Besides, I thought you were arguing for hardware CLUT support. Dependent texture reads are not going to disappear, of course.

My point is, colourspace requirements tend to shrink, not grow, with smaller pictures.
If the number of pixels starts to become smaller than the number of colors, yes. But for medium-sized mipmap levels I don't think that's the case.

Unless the picture is really computeri (aliased) to start with, a lot or all of the AA entries will be present in the source picture already.
But the problem is that those "AA entries" take up a huge part of the palette so really only have a handful of "base colors".

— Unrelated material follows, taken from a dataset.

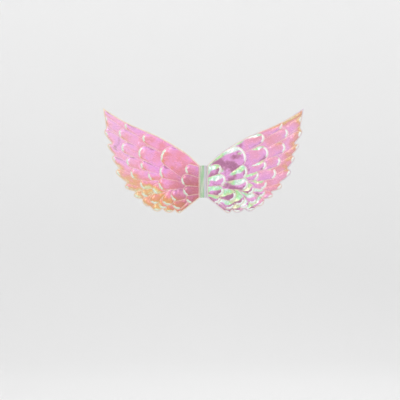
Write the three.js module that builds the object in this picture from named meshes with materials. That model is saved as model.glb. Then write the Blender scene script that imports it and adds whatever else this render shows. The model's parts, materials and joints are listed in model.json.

There is more than one kind? Can't imagine.
There's different sizes.
With point sampling resize to 25% and then resizing to 200% I get your first image, but what I get with a box filter looks substantially different (and way better) than your second image.



Simon F said:
Actually, I'd have said the texels/pixels should be < 1 if you believe Nyquist.
If you believe Nyquist I think it should be a tad less than half, but the LOD formula proposed in the OpenGL spec targets a 1:1 ratio. Or rather, it's targeting an overlap of half a texel in each direction for the width 2 triangle filter kernel that bilinear represents.
 
("Bit masking" ...)
Xmas said:
Which hardware supports this?
Any hardware that supports paletted textures ;)
If you have hardware support for 4 bit palettes, and have two textures where you need just four indices each, you can pack them into a single 4-bit texture and use two palettes. In both palettes, you duplicate the entries in a way that makes the bits you don't need for the current texture irrelevant. This doesn't require dependent reads at all.

Let's put the two index bits for texture 0 into the two low bits of the texture and lets call the palette entries C00, C01, C02, C03.
Likewise put texture 1's two-bit indices into the high bits and let's name the colors C10, C11, C12, C13.

When you want to sample texture 0, you make this 4-bit palette current:
C00, C01, C02, C03
C00, C01, C02, C03
C00, C01, C02, C03
C00, C01, C02, C03
I.e. all rows are equal. The two higher bits don't affect the color that's pulled from the pallete.

When you want to sample texture 1, you switch to this palette:
C10, C10, C10, C10
C11, C11, C11, C11
C12, C12, C12, C12
C13, C13, C13, C13
All columns are equal now. With this palette, the two higher bits are irrelevant.
 
Thanks for the explanation, it wasn't obvious to me that this is about switching palettes.